╔══

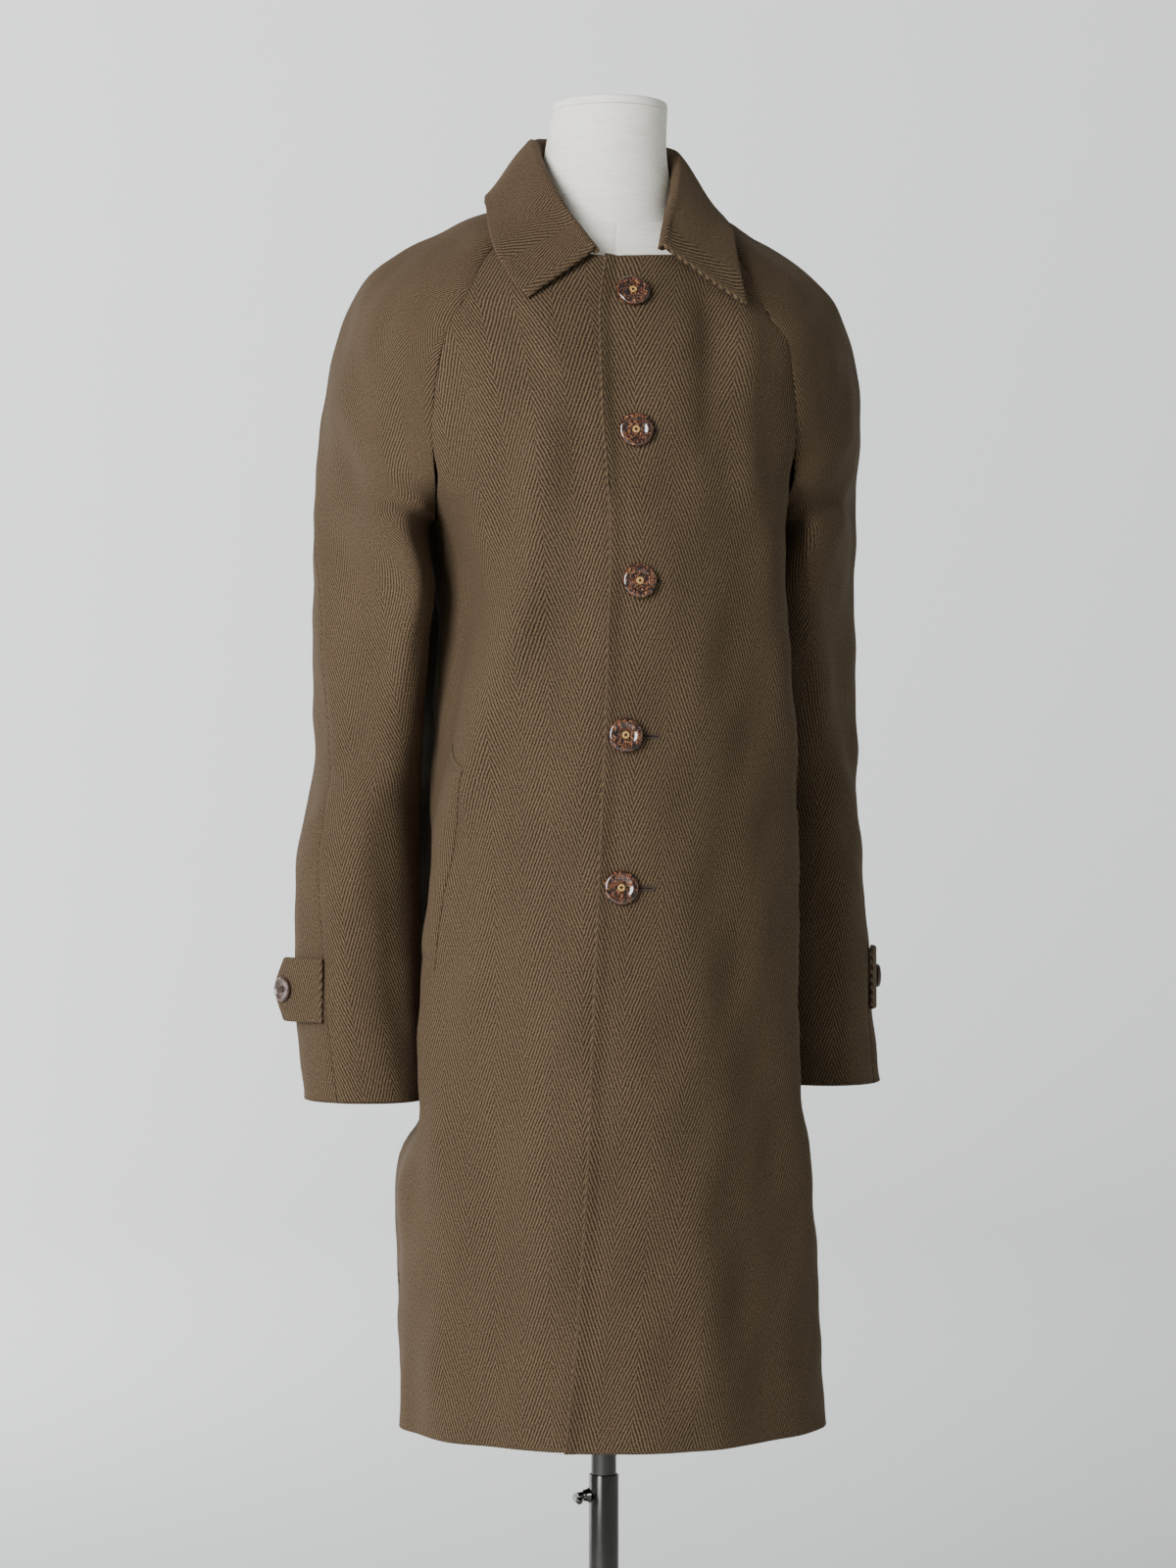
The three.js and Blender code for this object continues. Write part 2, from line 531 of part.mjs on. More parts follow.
function backSheet() {
  const sheet = [];
  const inward = [];
  const addRow = (left, right) => {
    const points = [];
    const directions = [];
    for (let j = 0; j <= backColumns; j += 1) {
      const share = j / backColumns;
      const angle = mix(left.angle, 360 + right.angle, share);
      const wrapped = angle > 180 ? angle - 360 : angle;
      const z = mix(left.z, right.z, share) + 4 * share * (1 - share) * left.sag;
      points.push(bodyPoint(wrapped, z, 0));
      directions.push(bodyInward(wrapped, z));
    }
    sheet.push(points);
    inward.push(directions);
  };
  for (let i = 0; i < skirtRows; i += 1) {
    const z = mix(hemHeight, underarmHeight, i / skirtRows);
    const seam = yoke[yokeRows].backAngle;
    addRow({ angle: seam, z, sag: 0 }, { angle: -seam, z });
  }
  for (let row = yokeRows; row >= 0; row -= 1) {
    addRow({ ...seamOnBody(1, "back", row), sag: 4 }, seamOnBody(-1, "back", row));
  }
  drawBack(sheet, inward, true);
  drawBack(sheet, inward, false);
  return { sheet, inward };
}

function bezier(points, t) {
  const s = 1 - t;
  return new THREE.Vector3()
    .addScaledVector(points[0], s * s * s)
    .addScaledVector(points[1], 3 * s * s * t)
    .addScaledVector(points[2], 3 * s * t * t)
    .addScaledVector(points[3], t * t * t);
}

// Seven points that steer a section of the sleeve in the shoulder, from the front seam over the top.
function yokeNet(side, index) {
  const entry = yoke[index];
  const centre = readTable(bodySections, "z", entry.z).centre;
  const front = seamOnBody(side, "front", index);
  const back = seamOnBody(side, "back", index);
  const clear = 1.4 * smoothStep((index - 4) / 4);
  const start = bodyPoint(front.angle, front.z, clear);
  const finish = bodyPoint(back.angle, back.z, clear);
  const ridge = new THREE.Vector3(centre + entry.lean + side * entry.out, entry.y, entry.z);
  return [
    start,
    start.clone().add(new THREE.Vector3(side * entry.fOut, -entry.fFwd, entry.fUp)),
    ridge.clone().add(new THREE.Vector3(-side * entry.rIn, -entry.rFwd, 0)),
    ridge,
    ridge.clone().add(new THREE.Vector3(0, entry.rBack, 0)),
    finish.clone().add(new THREE.Vector3(side * entry.bOut, entry.bAft, entry.bUp)),
    finish,
  ];
}

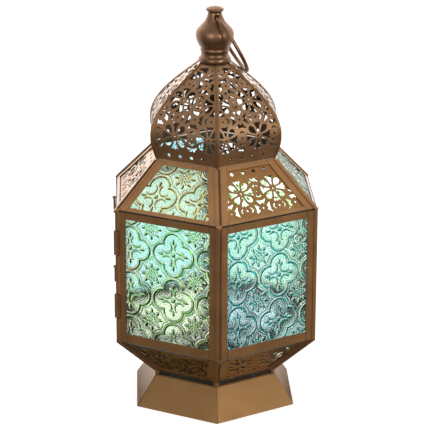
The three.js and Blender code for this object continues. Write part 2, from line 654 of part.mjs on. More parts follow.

╚══

Go through the entries and repeat each one exactly.

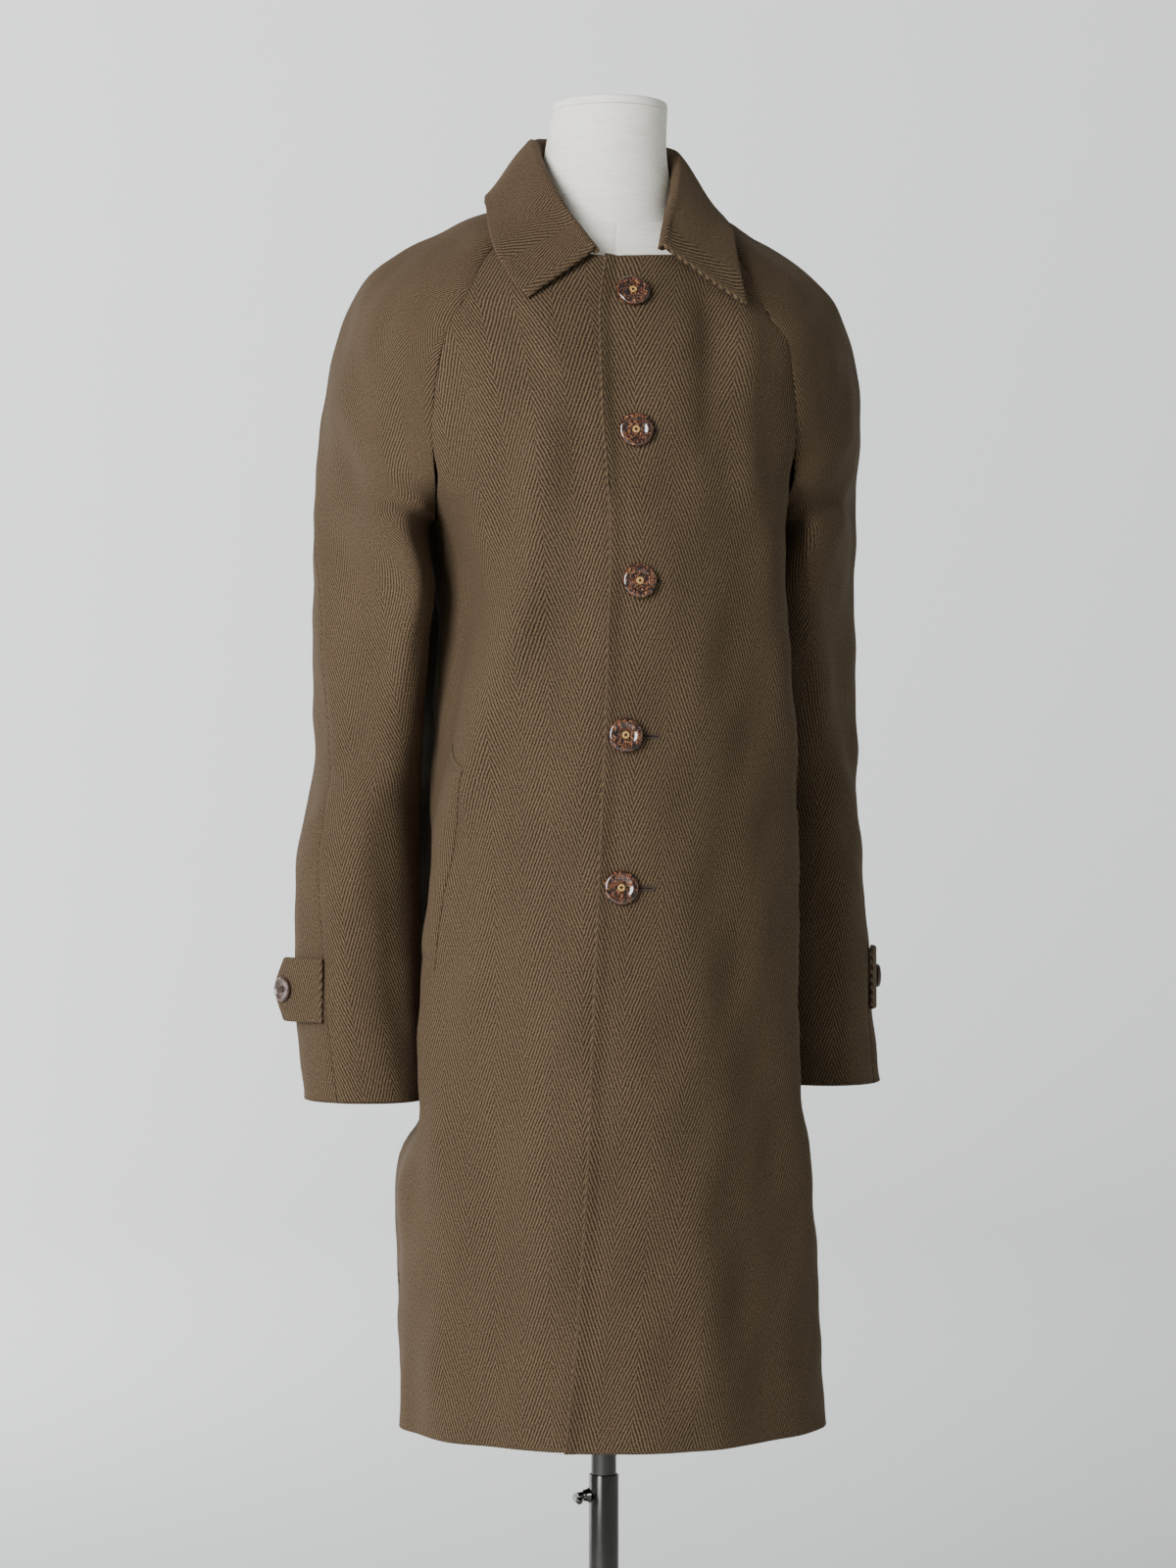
The three.js and Blender code for this object continues. Write part 2, from line 531 of part.mjs on. More parts follow.
function backSheet() {
  const sheet = [];
  const inward = [];
  const addRow = (left, right) => {
    const points = [];
    const directions = [];
    for (let j = 0; j <= backColumns; j += 1) {
      const share = j / backColumns;
      const angle = mix(left.angle, 360 + right.angle, share);
      const wrapped = angle > 180 ? angle - 360 : angle;
      const z = mix(left.z, right.z, share) + 4 * share * (1 - share) * left.sag;
      points.push(bodyPoint(wrapped, z, 0));
      directions.push(bodyInward(wrapped, z));
    }
    sheet.push(points);
    inward.push(directions);
  };
  for (let i = 0; i < skirtRows; i += 1) {
    const z = mix(hemHeight, underarmHeight, i / skirtRows);
    const seam = yoke[yokeRows].backAngle;
    addRow({ angle: seam, z, sag: 0 }, { angle: -seam, z });
  }
  for (let row = yokeRows; row >= 0; row -= 1) {
    addRow({ ...seamOnBody(1, "back", row), sag: 4 }, seamOnBody(-1, "back", row));
  }
  drawBack(sheet, inward, true);
  drawBack(sheet, inward, false);
  return { sheet, inward };
}

function bezier(points, t) {
  const s = 1 - t;
  return new THREE.Vector3()
    .addScaledVector(points[0], s * s * s)
    .addScaledVector(points[1], 3 * s * s * t)
    .addScaledVector(points[2], 3 * s * t * t)
    .addScaledVector(points[3], t * t * t);
}

// Seven points that steer a section of the sleeve in the shoulder, from the front seam over the top.
function yokeNet(side, index) {
  const entry = yoke[index];
  const centre = readTable(bodySections, "z", entry.z).centre;
  const front = seamOnBody(side, "front", index);
  const back = seamOnBody(side, "back", index);
  const clear = 1.4 * smoothStep((index - 4) / 4);
  const start = bodyPoint(front.angle, front.z, clear);
  const finish = bodyPoint(back.angle, back.z, clear);
  const ridge = new THREE.Vector3(centre + entry.lean + side * entry.out, entry.y, entry.z);
  return [
    start,
    start.clone().add(new THREE.Vector3(side * entry.fOut, -entry.fFwd, entry.fUp)),
    ridge.clone().add(new THREE.Vector3(-side * entry.rIn, -entry.rFwd, 0)),
    ridge,
    ridge.clone().add(new THREE.Vector3(0, entry.rBack, 0)),
    finish.clone().add(new THREE.Vector3(side * entry.bOut, entry.bAft, entry.bUp)),
    finish,
  ];
}

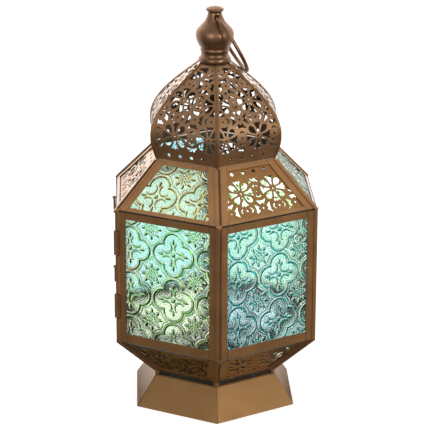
The three.js and Blender code for this object continues. Write part 2, from line 654 of part.mjs on. More parts follow.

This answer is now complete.